The court affirmed the trial court’s prejudice-factor analysis without error. Price conceded no unique hardship from pretrial incarceration and argued only the unavailability of witness Keenan Higgins, but the court agreed that Higgins’s absence did not materially impair Price’s misidentification defense because trial counsel had fully cross-examined the identifying witness on that very theory.
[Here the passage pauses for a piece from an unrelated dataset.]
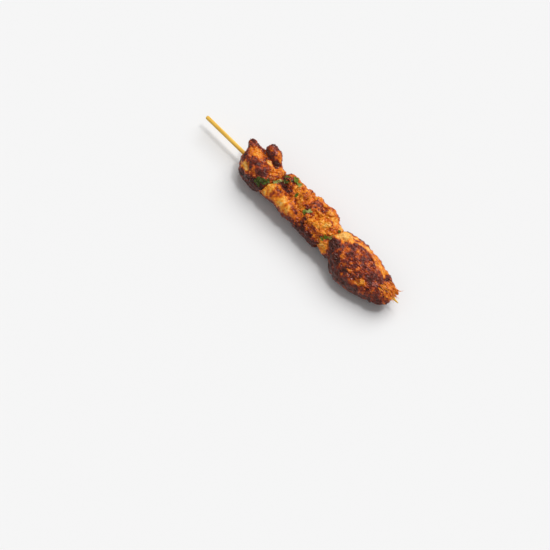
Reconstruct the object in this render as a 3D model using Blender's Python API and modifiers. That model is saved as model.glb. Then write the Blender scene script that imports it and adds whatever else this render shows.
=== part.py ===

Because the court could not conclude that the trial court would have had no discretion to rule differently under the correct analysis—particularly as the length-of-delay and reason-for-delay factors might well have weighed against the State—remand was required. The court expressly declined to weigh the Barker factors in the first instance, leaving that task to the trial court. The Confrontation Clause claim was reserved for a potential subsequent appeal if the speedy trial claim is again denied on remand.

Key Takeaways

  • The presumptive-prejudice threshold and the length-of-delay Barker factor are distinct inquiries; a trial court must separately determine whether a delay is “uncommonly long” and assign that factor its own weight in the balancing process.
  • Defense counsel’s leaves of absence are relevant to a constitutional speedy trial analysis only if the record shows they actually affected the trial date; absences occurring after trial, or before the State had even announced ready, cannot be used to neutralize delay otherwise chargeable to the State’s crowded docket.
  • A noncompliant statutory speedy trial demand is not irrelevant to the assertion-of-the-right Barker factor—it remains a data point in the required examination of the timing, form, and vigor of the accused’s demands, even if it may not weigh heavily in the defendant’s favor.
  • Where a trial court commits multiple significant legal errors in a Barker-Doggett analysis and an appellate court cannot say the outcome was inevitable under the correct framework, the proper remedy is vacatur and remand—not appellate reweighing of the factors.

Why It Matters

This decision reinforces that Georgia trial courts must apply the Barker-Doggett speedy trial framework with precision, keeping each of the four factors analytically distinct and grounding the reason-for-delay inquiry in record evidence rather than inference. Defense counsel’s routine scheduling practices cannot be used as a blanket offset against institutional delay caused by court backlogs unless those practices are actually shown to have pushed back the trial date.

For practitioners, the case clarifies that a facially noncompliant speedy trial demand—one that fails to meet the technical requirements of OCGA § 17-7-171(a)—is not a nullity for constitutional purposes. Filing such a demand may still help establish that a defendant asserted the speedy trial right with some promptness, even if the weight assigned to it remains within the trial court’s discretion on remand.